A divorce can have a dramatic impact on your life. This may feel like the understatement of the century if you are going through a divorce right now, but for those who are in the contemplation stage, a divorce's potential impacts may not seem as far-reaching right now. If you find yourself considering divorce, the best thing you can do to prepare is to learn about those issues that have caused problems for people that have already been divorced.
Every divorce is different, but there are some common threads between your potential divorce and those before you.
Specifically, you and your spouse have likely experienced financial problems if you are considering divorce. No, I don't know anything about your income or spouse's income, but I know that financial problems are a leading cause of divorce in the United States.
With that said, if your financial position isn't quite what you want it to be before a divorce, actually going through the divorce will probably make things worse for at least a short period.
By reading through today's blog, I hope that you can look down the road some distance to avoid potential money mistakes that people make regarding divorce.
How to make good decisions surrounding your divorce
Getting sound legal advice can be the most significant difference between having a successful divorce and one that is not. Of course, you can file for divorce and proceed through the process independently. There is nothing wrong with this, and people do it with varying levels of success.
However, I view hiring a family law attorney to represent you in a divorce as an investment in yourself. This is a short-term, relatively small investment in the grand scheme of your life that can have impacts well beyond the length of your case.
Retirement and pension plans as they relate to your divorce
Do you or your spouse have a pension plan through work? What about a 401(k)? Maybe you both have taken advantage of the tax benefits of a Roth Individual Retirement Account (IRA)? Planning for your future is one of the most important financial steps you can take for yourself and your family and is one that, unfortunately, many Americans either choose not to accept or are not in a position to be able to choose to do so.
If you can count yourself among the group of people that do have retirement savings, then a divorce is an excellent way to have those savings be severely diminished through no fault of your own.
For one, if you and your spouse have been married for an extended period, it is possible that every dime that you contributed to your retirement account, including growth, has occurred during your marriage. This means that the entirety of your retirement savings could be community property and, therefore, subject to division in the divorce.
If you have not signed a premarital agreement that divides up your and your spouse's property in a certain way, the community property laws of our state will take over and see to it that your spouse can receive a portion of the money saved in your name.
Of course, the law would entitle you to the same sort of division in your spouse's retirement income, but whatever your situation, you want to be able to receive solid legal advice to protect your nest egg. An experienced family law attorney with knowledge of the various retirement plans relevant to your case is an essential tool to have at your disposal.

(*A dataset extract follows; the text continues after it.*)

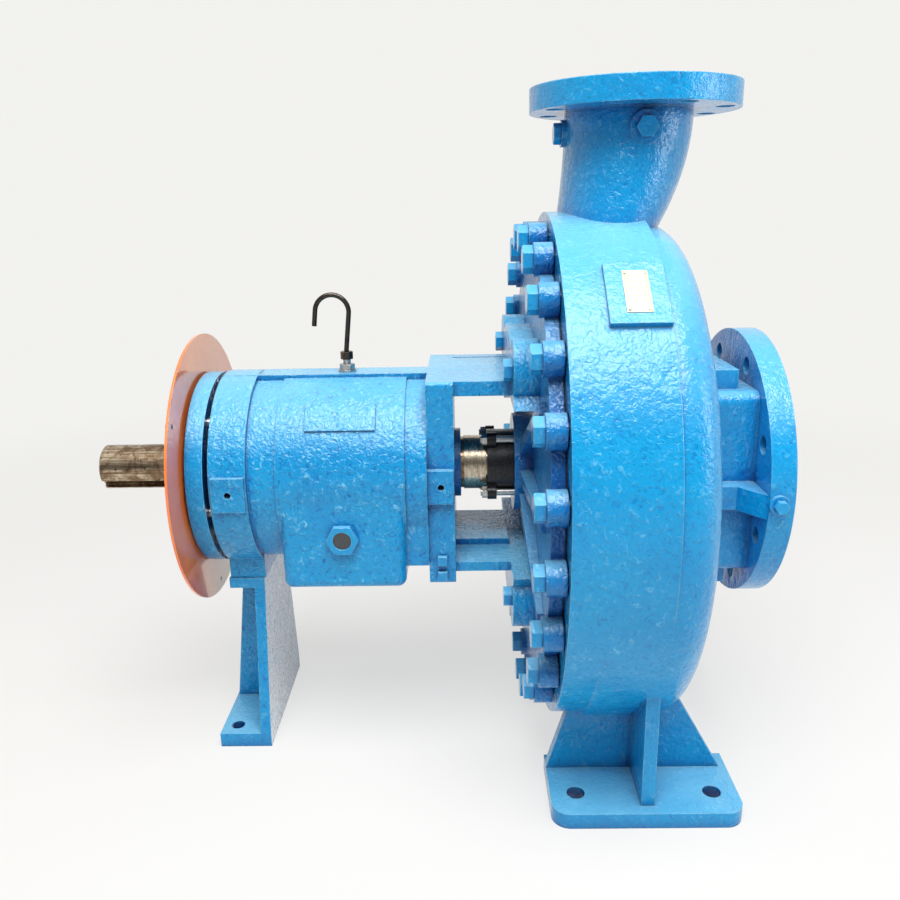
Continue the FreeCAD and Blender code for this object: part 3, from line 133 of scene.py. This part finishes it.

Issues specific to people living together who are not married
If you find yourself in a living situation where you reside with your partner, but you are not married, there are ways that you are vulnerable financially that similarly situated married persons are not. This section will discuss how to protect yourself and your financial assets best if you choose to live with a person that is not your spouse.
You and your significant other live together and may consider yourself "basically" married. I hear this all the time from clients and potential clients of the Law Office of Bryan Fagan, PLLC. You share in the bills the care of your child and may even have plans to buy a house together at some point. It sure sounds like a marriage- but I can assure you that it is not. You and your partner cannot gain the benefits and the protections that married people have just because they are married.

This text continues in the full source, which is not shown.